By the way the bids I seen were more mods than just the speakers, different circuitry and tubes etc.

Thanks 


Sent from my iPhone using Tapatalk


----------



## cboutilier (Jan 12, 2016)

What do you want from it? My bandmate's Blues Deluxe is his right hand. He's built his sound and career on that tone.


----------



## 95f150 (Oct 20, 2008)

cboutilier said:


> What do you want from it? My bandmate's Blues Deluxe is his right hand. He's built his sound and career on that tone.


Is his stock? I don’t care about the gain channel as I just use pedals on clean. On the clean channel it seems muffled almost too much bass. I played with the EQ on this thing turning down mids and bass and still seems too much to me. 

I’m not too sure of the year on this but I heard the new ones fender fixed some issues


Sent from my iPhone using Tapatalk


----------



## Paul Running (Apr 12, 2020)

95f150 said:


> I played with the EQ on this thing turning down mids and bass and still seems too much to me.


You could spend some time modifying the tone stack to suit your taste...seems to be a common complaint online.



TSC


----------



## ampaholic (Sep 19, 2006)

That's a tough one to answer. Getting the right speaker in an amp can make a huge difference, and a super easy, reversible mod. But you also could be chasing something that is never going to work for you.
Waiting for a good used speaker to come up can help. That way you can always sell the speaker without losing your shirt if it doesn't work out.
Mods can work too but you need to be set up for it and capable, especially with circuit board amps. Also, IMO if you decide to sell the amp some people are nervous of buying an amp that has been modified, even if they are good mods.
Sounds like your gut is telling you that this amp may not be the one for you!


----------



## nonreverb (Sep 19, 2006)

ampaholic said:


> That's a tough one to answer. Getting the right speaker in an amp can make a huge difference, and a super easy, reversible mod. But you also could be chasing something that is never going to work for you.
> Waiting for a good used speaker to come up can help. That way you can always sell the speaker without losing your shirt if it doesn't work out.
> Mods can work too but you need to be set up for it and capable, especially with circuit board amps. Also, IMO if you decide to sell the amp some people are nervous of buying an amp that has been modified, even if they are good mods.
> Sounds like your gut is telling you that this amp may not be the one for you!


+1 on a used speaker. Something I mention to my customers who are in the market for a speaker upgrade, is that what you hear as new is not what you'll hear after weeks/months of use.
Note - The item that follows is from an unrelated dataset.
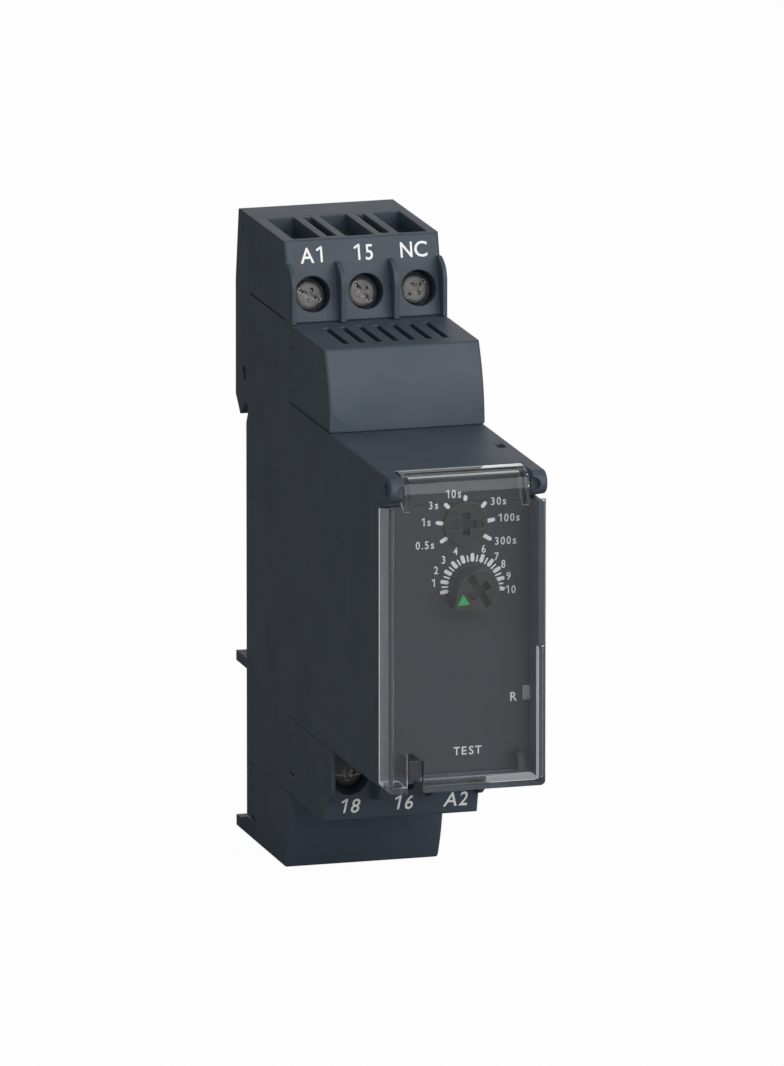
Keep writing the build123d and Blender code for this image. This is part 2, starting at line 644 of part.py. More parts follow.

Brand new speaker's suspensions are stiff which often results in a brighter and sometimes harsher sound. Finding a good used (not abused) speaker will have had the benefit of a breaking in period.


----------



## cboutilier (Jan 12, 2016)

95f150 said:


> Is his stock? I don’t care about the gain channel as I just use pedals on clean. On the clean channel it seems muffled almost too much bass. I played with the EQ on this thing turning down mids and bass and still seems too much to me.
> 
> I’m not too sure of the year on this but I heard the new ones fender fixed some issues
> 
> ...


His is a stock, early MIA, example. You may be a candidate for the "twin mods", where they change the tonestack values to give them more of a BF style mid-scoop. 

Before ripping anything apart though, since you already use pedals, I'd be looking for a cheap EQ pedal to experiment with. When I jam at my neighbor's house I use his 5150 combo. I'm a Tele into a Twin guy, so I use a pedal to EQ it back into my wheelhouse.


----------